Havendo a queda de Maduro, o que sucederia?
Vamos precisar de um esforço de todos os cidadãos e da ajuda de um Governo que ofereça oportunidades, não só a nós, mas aos investidores e empresários para que fortaleçam a nossa economia. Não será fácil porque o dano que Maduro fez não se vai curar rapidamente e vai demorar até haver melhorias. Mas não é impossível.
Dez de 30 ministérios são geridos por militares. O poder do Estado depende das Forças Armadas?
Eu diria que os 30 ministérios estão subordinados ao Executivo de Nicolás Maduro. O papel que cabe aos militar e sé ode garantiras egu rança eadefes ada soberania, não têm formação para ocupar cargos públicos. Mas não precisamos de ir tão longe. Se o nosso Presidente não tem estudos eé amais alta autoridade, imagine o resto dos que detêm cargos públicos. Todos são incompetentes. Vivemos à mercê de um programa castro-comunista que dita as ordens que lhe convém.
A mensagem que passa para o mundo é a da penúria nos supermercados...
A gíria é “não há”. Levantamo-nos cedo para fazer uma enorme fila e, quando chega a nossa vez, percebemos que não há absolutamente nada. Além disso, só podemos ir às compras uma vez por semana, num dia definido de acordo com o último número do nosso cartão de cidadão. Se acabar em 0 e 1, compramos à segunda-feira, em 2 e 3 – como é o meu caso – à terça, e por aí em diante. Há escassez até de produtos de higiene pessoal: sabonete, desodorizante, pasta dos dentes, pensos higiénicos... Ficava aqui o dia inteiro a enumerar.
Maduro anunciou a “Grande Missão do Abastecimento Soberano”, para “garantir o direito à nutrição e à saúde de todos os venezuelanos”...

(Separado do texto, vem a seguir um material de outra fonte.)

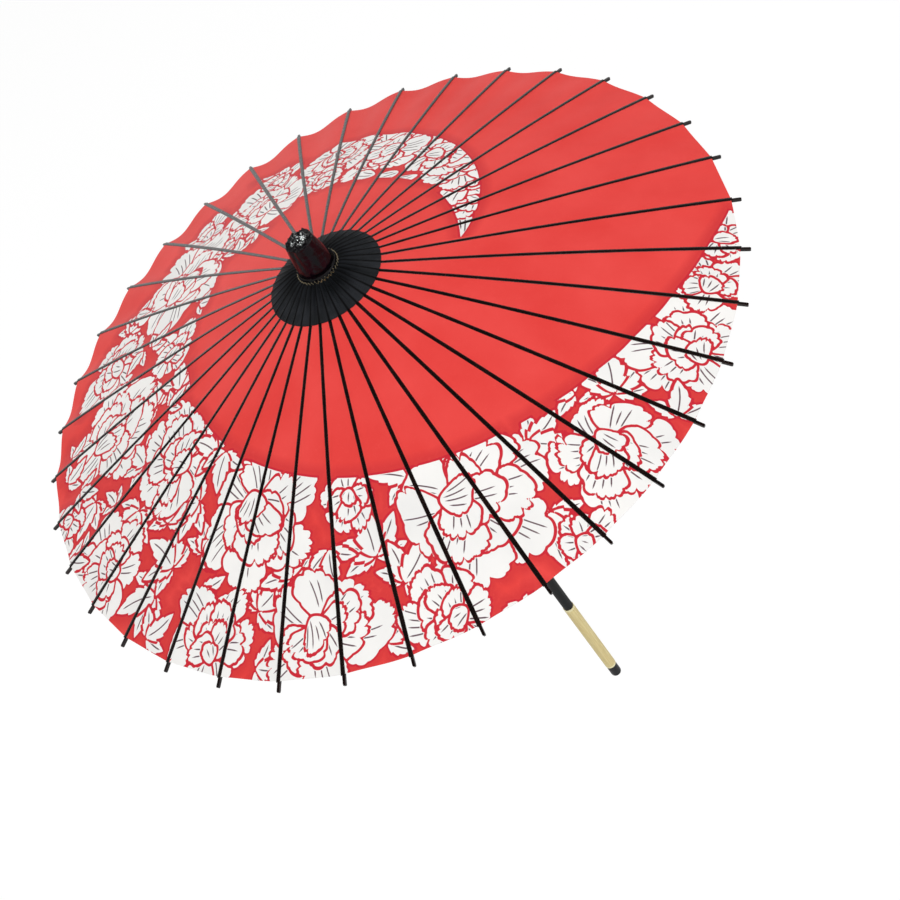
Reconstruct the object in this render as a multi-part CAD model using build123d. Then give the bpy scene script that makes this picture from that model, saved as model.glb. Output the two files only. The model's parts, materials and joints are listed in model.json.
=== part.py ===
"""Japanese dance umbrella of red paper on lacquered bamboo ribs, standing open with its shaft upright.

The origin is the middle of the wooden grip, on the shaft's axis. +Z runs up the shaft to the head.
Every rib lies in a plane through the axis; rib 1 points along +X and the others follow every 10 degrees.
"""

from build123d import *
from math import asin, cos, pi, radians, sin, sqrt
import os

# Overall sizes, in millimetres and degrees
rib_count = 36
rib_length = 422.5  # from the hinge in the head to the tip, straight across the bow
rib_bow = 4.0  # how far the middle of a rib stands above that straight line
open_angle = 18.3  # how far an open rib falls below the horizontal
closed_angle = 88.0  # how far a closed rib falls below the horizontal
hinge_height = 770.0  # the rib hinges above the middle of the grip
pivot_radius = 19.0  # hinge circle of the head and of the runner
stretcher_length = 190.0  # between its two pivots
stretcher_reach = 185.0  # from a rib's hinge to the pivot of its stretcher

# Shaft, grip and end cap
shaft_radius = 6.85
shaft_wall = 1.0
shaft_bore = shaft_radius - shaft_wall
ring_wall = 0.8
grip_radius = shaft_radius + ring_wall
grip_length = 157.0
ring_length = 3.0  # each pale ring let into an end of the grip
spigot_length = 45.0
spigot_clearance = 0.02
spigot_lead = 2.0  # length of the spigot's tapered end
spigot_taper = 1.0
end_cap_length = 25.0
end_cap_inset = 0.35  # the end cap is this much slimmer than the grip all round
end_cap_radius = grip_radius - end_cap_inset
end_cap_round = 4.3
end_peg_radius = 3.0
end_peg_length = 18.0

# Ribs and stretchers
rib_above = 1.4  # depth of a rib above its curved centre line
rib_below = 1.6
rib_head_width = 1.8
rib_root_width = 2.6
rib_tip_width = 3.0
rib_head_spare = 5.0  # the thin flat part that turns in the head's slot reaches this far out of it
shoulder_length = 3.0  # over which a rib or stretcher widens from its thin end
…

Essa missão é uma humilhação para todos os venezuelanos, já que nos negam a oportunidade de ir a um supermercado comprar o que queremos. Esse saco miserável só traz alguns produtos de primeira necessidade que não chegam para cobrir as despesas de uma casa, até porque só recebemos duas unidades de cada produto. E isso está a levar à corrupção, já que estão a ser desviados alimentos para o mercado negro a um preço exageradamente alto.
Só podemos ir às compras uma vez por semana, num dia definido de acordo com o último número do nosso cartão de cidadão. Se for 0 e 1, vamos à segunda-feira, 2 e 3 à terça, e por aí em diante”
Vive na fronteira com a Colômbia. Já lá foi comprar produtos de primeira necessidade?
As nossas fronteiras são fluviais, por isso é mais difícil, há maior controlo das autoridades. As pessoas que conseguem fazê-lo compram produtos lá a um preço acessível e vendem-nos aqui a preços quase impossíveis.
A Venezuela e a Colômbia abriram excecionalmente as fronteiras por algumas horas...
Isso não soluciona os problemas que assolam a Venezuela. Oxalá as mantenham abertas, porque assim alguns venezuelanos poderão satisfazer as suas necessidades, mas não acredito que o façam, porque Maduro nega-se a dialogar com o país vizinho.